Я вспомнила, как много раз Раджа, заходя навестить меня, заставал за работой над книгами и бросал укоризненный взгляд. Из-за этого я сразу же захлопывала крышку ноутбука.
– Пропуск занятий? Мне не составляет труда беседовать с вами индивидуально.
– Нет, – мне хотелось посоветовать Радже не строить из себя дурачка, которым он не является. – То, что я пишу книги.
Мой собеседник не стал изображать деланного изумления, за что я мысленно поблагодарила его.
– Если это книги о прошлом, то важно понимать, о чем именно.
– Ясно. О прошлом – либо плохо, либо никак?
– В любом случае в будущее им не попасть.
И тут я поняла, что взгляд Раджи, застающего меня за писательством, не был осуждающим. Он был полон сожаления по поводу бесполезности работы, которую я ежедневно проделываю. Но как говорится – чем бы дитя ни тешилось…
И все-таки я готова была поспорить. Понятно, что надежды прихватить с собой в будущее ноутбук или жесткий диск мало. Но я столько раз перечитывала написанное, что при удобном случае без труда все воспроизведу.

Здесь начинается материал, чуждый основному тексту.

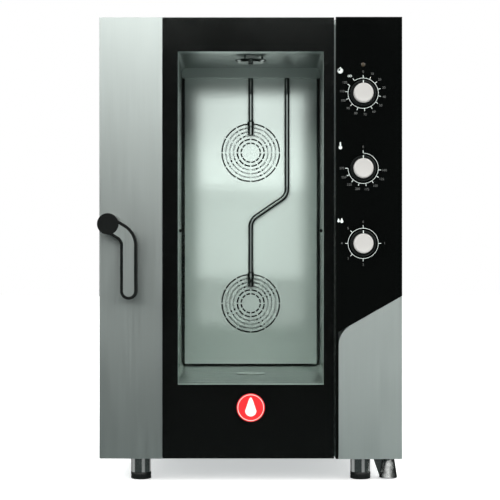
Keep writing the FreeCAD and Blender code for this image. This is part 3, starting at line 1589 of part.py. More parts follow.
def feet():
    """Four steel sleeves under the casing, and four black pads whose studs turn in them."""
    sleeves = []
    names = (("front_left", "-foot_x", "foot_front"), ("front_right", "foot_x", "foot_front"))
    names += (("rear_left", "-foot_x", "foot_rear"), ("rear_right", "foot_x", "foot_rear"))
    for name, x, y in names:
        tube = rod(Z_AXIS, x, y, "pad_height + 0.3", "foot_radius - 0.5", "foot_height - pad_height - 0.3")
        bore = rod(Z_AXIS, x, y, "pad_height - 5", "stud_radius + turning_gap", "foot_height")
        sleeves.append(cut(tube, bore))
        body = new_body(f"{name}_foot", x=x, y=y)
        profile = sketch_on(body, "XZ_Plane")
        polygon(
            profile,
            [
                ("0", "0"),
                ("foot_radius - 5", "0"),
                ("foot_radius - 1.5", "1.5"),
                ("foot_radius", "5"),
                ("foot_radius", "pad_height"),
                ("stud_radius", "pad_height"),
                ("stud_radius", "foot_height + 20"),
                ("0", "foot_height + 20"),
            ],
        )
        revolve(body, profile, "V_Axis")
    keep(fuse(*sleeves), "foot_sleeves")


def drip_spout():
    """Flared outlet of the drip gutter with a slanting stay, under the front right corner."""
    flare = cone(Z_AXIS, "spout_x", "foot_front", "2.5", "22.5", "14", "foot_height - 2.5")
    bore = rod(Z_AXIS, "spout_x", "foot_front", "0", "9", "foot_height + 2")
    stay = doc.addObject("Sketcher::SketchObject", "stay_outline")
    stay.Placement.Rotation = FreeCAD.Rotation(FreeCAD.Vector(1, 0, 0), 90)
    polygon(
        stay,
        [
            ("spout_x - 40", "foot_height"),
            ("spout_x - 12", "foot_height"),
            ("spout_x - 12", "20"),
            ("spout_x - 21", "4"),
        ],
    )
    place(stay, y="foot_front + 1.5")
    rib = doc.addObject("Part::Extrusion", "stay")
    rib.Base = stay
    rib.DirMode = "Custom"
    rib.Dir = FreeCAD.Vector(0, -1, 0)
    rib.Solid = True
    bind(rib, LengthFwd="3")
    keep(cut(fuse(flare, rib), bore), "drip_spout")


def casing_screws():
    """Round screw heads round the rear panel."""
    heads = []
    for side in ("-1", "1"):
        for index in range(5):
            level = f"base_z + 30 + {index} * (body_height - 60) / 4"
            across = f"({side}) * (half - fold / 2)"
            heads.append(rod(Y_AXIS, across, "rear_y", level, "screw_head", "screw_head / 2"))
    keep(fuse(*heads), "casing_screws")


for make in (
    base_frame,
    side_panels,
    top_cover,
    rear_panel,
    front_frame,
    latch_striker,
    hinge_brackets,
    drip_gutter,
    control_fascia,
    lower_front_panel,
    switch_bracket,
    rotary_switches,
    pilot_lamp,
    knobs,
    cavity_shell,
    door_gasket,
    cavity_insulation,
    air_baffle,
    baffle_screws,
    fan_motors,
    heating_elements,
    oven_lamp,
    upper_injection_pipe,
    lower_injection_pipe,
    pipe_cover,
    vent_deflector,
    vent_pipe,
    drain_strainer,
    drain_pipe,
    inlet_valve,
    cable_gland,
    terminal_block,
    door_frame,
    door_left_column,
    door_glass,
    inner_glass_clips,
    door_badge,
    handle_lever,
    handle_inlay,
    latch_spindle,
    feet,
    drip_spout,
    casing_screws,
):
    make()
fan_wheel("upper_fan", "upper_fan_z")
fan_wheel("lower_fan", "lower_fan_z")

# ---------------------------------------------------------------- checks and export

doc.recompute()
failed = [item.Label for item in doc.Objects if "Invalid" in item.State or "Error" in item.State]
failed += [item.Label for item in NODES if item.Shape.isNull() or not item.Shape.isValid()]
if failed:
    raise RuntimeError(f"these objects failed: {failed}")
os.makedirs("parts", exist_ok=True)
for item in NODES:
    item.Shape.exportStep(f"parts/{item.Label}.step")
    box = item.Shape.BoundBox
    corners = (box.XMin, box.XMax, box.YMin, box.YMax, box.ZMin, box.ZMax)
    volume = item.Shape.Volume / 1000
    print(f"{item.Label:24s} solids {len(item.Shape.Solids)}  volume {volume:10.1f} cm3", end="")
    print("  box", *(f"{corner:7.1f}" for corner in corners))
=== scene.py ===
# %% [markdown]
# # A combi steamer oven, finished in Blender
# The oven's real shapes come in as a fixed frame of CAD nodes, in metres, with the front towards -Y.
# This lesson gives every node its finish, models the pieces that need a softer or finer shape than CAD
# gives, and sets a plain studio round them.

# %% Load the frame
import math

import bpy
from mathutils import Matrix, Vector


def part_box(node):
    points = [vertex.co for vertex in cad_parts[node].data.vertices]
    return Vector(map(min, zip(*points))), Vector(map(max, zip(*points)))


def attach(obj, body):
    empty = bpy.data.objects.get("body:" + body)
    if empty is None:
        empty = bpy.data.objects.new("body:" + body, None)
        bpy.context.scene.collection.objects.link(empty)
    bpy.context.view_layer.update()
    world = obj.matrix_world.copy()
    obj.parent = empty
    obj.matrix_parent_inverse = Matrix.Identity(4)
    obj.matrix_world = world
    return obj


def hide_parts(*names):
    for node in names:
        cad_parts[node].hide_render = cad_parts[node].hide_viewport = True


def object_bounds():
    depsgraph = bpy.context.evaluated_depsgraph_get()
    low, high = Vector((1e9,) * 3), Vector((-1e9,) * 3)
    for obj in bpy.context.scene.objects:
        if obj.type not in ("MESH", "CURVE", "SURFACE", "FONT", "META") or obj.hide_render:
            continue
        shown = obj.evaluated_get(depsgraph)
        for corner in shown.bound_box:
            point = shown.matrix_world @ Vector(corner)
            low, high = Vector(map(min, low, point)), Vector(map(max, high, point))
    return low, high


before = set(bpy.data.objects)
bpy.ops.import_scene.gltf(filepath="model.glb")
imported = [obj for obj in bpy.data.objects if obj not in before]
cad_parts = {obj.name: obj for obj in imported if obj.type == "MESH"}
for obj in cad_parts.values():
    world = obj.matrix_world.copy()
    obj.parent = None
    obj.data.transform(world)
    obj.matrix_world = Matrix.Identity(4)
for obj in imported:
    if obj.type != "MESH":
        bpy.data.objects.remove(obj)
cad_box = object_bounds()
MM = 0.001
print("nodes", len(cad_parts), "box", [tuple(round(v, 3) for v in corner) for corner in cad_box])

# %% [markdown]
# ## Measuring the frame
# Places on the oven are read off the boxes of its CAD nodes, so a changed size moves the looks with it.
# Those that several later cells use are named here.

# %% Places on the frame
def middle_of(low, high):
    """The middle of a box, from its low and high corners."""
    return tuple((first + last) / 2 for first, last in zip(low, high))


front_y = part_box("control_fascia")[0].y
slotted_back_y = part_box("air_baffle")[0].y
ceiling_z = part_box("cavity_shell")[1].z
middle_z = middle_of(*cad_box)[2]
print("front", round(front_y, 4), "slotted back", round(slotted_back_y, 4), "ceiling", round(ceiling_z, 4))

# %% [markdown]
# ## Camera
# The oven is looked at square on, from the height of its middle, with a long lens. A long lens keeps
# the casing's sides out of sight, as in a catalogue picture. A hair of sideways shift centres the casing.

# %% Camera
CAMERA_DISTANCE = 3.8
LENS = 113.5
SIDEWAYS_SHIFT = -0.0015
camera = bpy.data.objects.new("camera", bpy.data.cameras.new("camera"))
camera.data.lens = LENS
camera.data.shift_x = SIDEWAYS_SHIFT
camera.location = (0, front_y - CAMERA_DISTANCE, middle_z)
camera.rotation_euler = (math.radians(90), 0, 0)
bpy.context.scene.collection.objects.link(camera)
bpy.context.scene.camera = camera
bpy.context.scene.view_settings.view_transform = "Standard"
print("camera at", tuple(round(v, 3) for v in camera.location))

# %% [markdown]
# ## Node helpers
# A finish is a small tree of shader nodes. Building one in code is mostly adding a node and feeding its
# sockets, so two helpers do just that. A value that is a socket is linked, and any other is set. The rest
# are the few nodes that most of the finishes share. A Mix node has sockets for numbers, vectors and
# colours under the same names, so those for colours are told apart by their numbers.

# %% Node helpers
NOISE_LOW, NOISE_HIGH = 0.3, 0.7
WHITE = (1, 1, 1)
MIX_SHARE, MIX_FIRST, MIX_SECOND, MIX_RESULT = 0, 6, 7, 2


def finish_of(name):
    """A new material, its node tree and its main shader."""
    material = bpy.data.materials.new(name)
    material.use_nodes = True
    return material, material.node_tree, material.node_tree.nodes["Principled BSDF"]


def feed(tree, socket, value):
    """Links a socket to another, or sets its own value."""
    if isinstance(value, bpy.types.NodeSocket):
        tree.links.new(value, socket)
    else:
        socket.default_value = value


def add(tree, kind, inputs=None, **settings):
    """One new node with its settings made and its inputs fed."""
    item = tree.nodes.new(kind)
    for key, value in settings.items():
        setattr(item, key, value)
    for key, value in (inputs or {}).items():
        feed(tree, item.inputs[key], value)
    return item


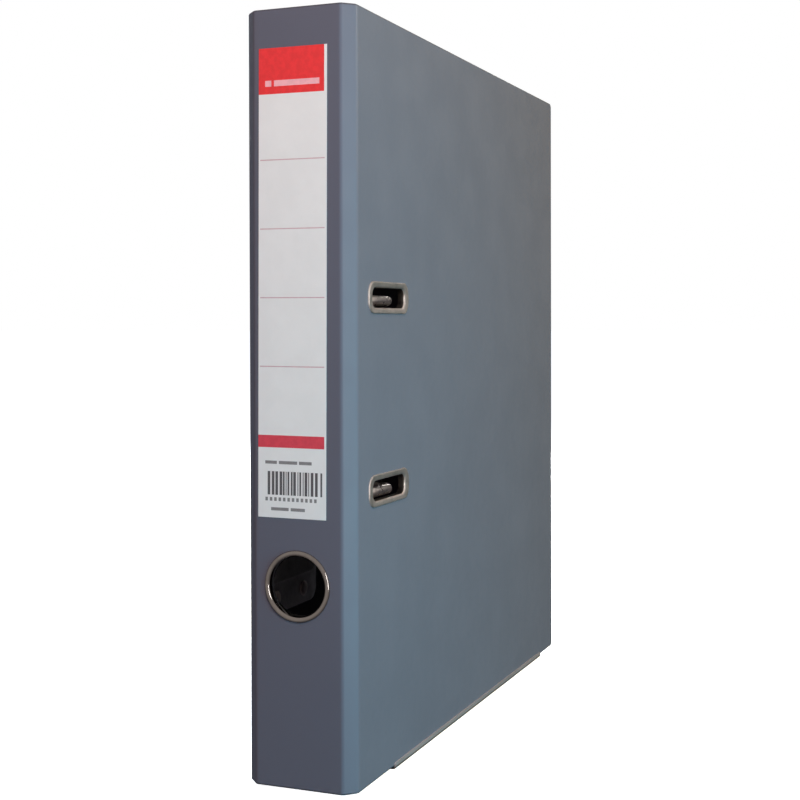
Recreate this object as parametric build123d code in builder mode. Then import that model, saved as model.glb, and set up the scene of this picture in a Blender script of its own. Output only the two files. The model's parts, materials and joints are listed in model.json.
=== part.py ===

– И насколько хватило заветов Христа? – я не хотела переключать разговор на себя.
– Почти на полторы тысячи лет, – охотно продолжил Раджа. – Что просто великое проявление божьего милосердия. С учетом того, что люди, окружающие его сына были все-таки очень далеки от понимания его проповедей, это справедливая отсрочка. Их души были совсем молоды, поэтому по большей части они имели только антропологические признаки людей. Животные инстинкты и потребности преобладали. Но впереди у них было полторы тысячи лет, чтобы перерождаться, совершенствоваться и не плыть по течению, но следовать писанному божьему закону. И что мы видим?